Kosovo: Special Report
Russian officials have indicated military aid may become available, though the State Department stressed it had no indication that Moscow was currently providing any such support.

There is a United Nations arms embargo on Yugoslavia.

On Friday Russia despatched a spy ship to the Mediterranean, where it will monitor Nato operations against Yugoslavia.

Mr Milosevic told a delegation of Russian parliamentarians in Belgrade that the Yugoslav authorities wanted military aid from Moscow to defend themselves better against the air strikes.

Sergey Baburin, leader of the Russian delegation, told a crowd in central Belgrade that Russian hearts were with them today, and he hoped that Russian missiles would be with them tomorrow.

Military aid option

The Kremlin insists that a diplomatic solution must be found for the Kosovo crisis and has remained quiet on the president's plea.


Defence correspondent Jonathan Marcus: "Bizarre throwback to Cold War era"
But General Anatoly Kvashnin, Russia's armed forces Chief of Staff, revealed that military aid for Yugoslavia could be an option in certain circumstances.

General Kvashnin, quoted by Russia's Itar-Tass news agency, said the current situation did not require military supplies to be shipped into Yugoslavia.

But he added: "It is possible depending on the circumstances.

"On this we need to look at precisely what sort of aid we are talking about."
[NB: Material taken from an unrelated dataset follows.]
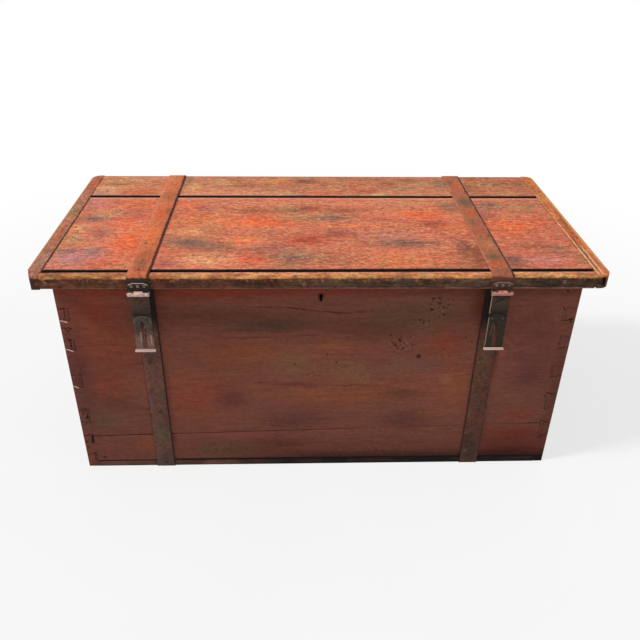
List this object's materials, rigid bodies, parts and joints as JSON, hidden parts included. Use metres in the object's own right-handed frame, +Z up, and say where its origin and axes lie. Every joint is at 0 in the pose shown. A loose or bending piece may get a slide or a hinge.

A Russian foreign ministry spokesman said that it had not received any formal request for aid.

Russian Foreign Minister Igor Ivanov says Moscow wants to see a peaceful resolution and not an escalation to the crisis.

But he has also hinted previously that the Nato air strikes automatically negated the force of UN resolutions concerning the former Yugoslavia, including an arms embargo.

"Those who have perpetrated the act of aggression themselves have drawn a line" through the resolutions, Mr Ivanov said last week.

Ship movements

Mr Ivanov has also been explaining the decision to send the Liman warship to from its Black Sea base to the Mediterranean.

He said it was "in the interest of Russian security only".

The Liman left the Black Sea port of Sevastapol on Friday and is expected to reach the Mediterranean on Saturday.

Reporters in Sevastopol said they saw no evidence that the reconnaissance ship was carrying weapons.


[ image: The defence minister says that Russia is acting for security reasons]
The defence minister says that Russia is acting for security reasons
At least six other vessels are scheduled to follow in the next few days - all, according to the Black Sea Fleet's commander, "combat ready".

Russian Defence Minister Igor Sergeyev told a Moscow news conference that "the aim of sending a reconnaissance ship is to obtain more specific and detailed information on the situation in the region".

Nato has expressed concern about the presence of Russian warships in the battle zone.

East-West divide

On Thursday President Yeltsin called for an emergency summit of the seven leading industrialised nations, plus Russia, to discuss the Kosovo crisis.

This was rejected by the United States. A State Department spokesman said that such a summit was not an appropriate forum to discuss Kosovo.

Correspondents say Russia's attempt to exert political, rather than military, pressure on Nato to stop its bombing campaign is having little effect and the split between Moscow and the West is growing.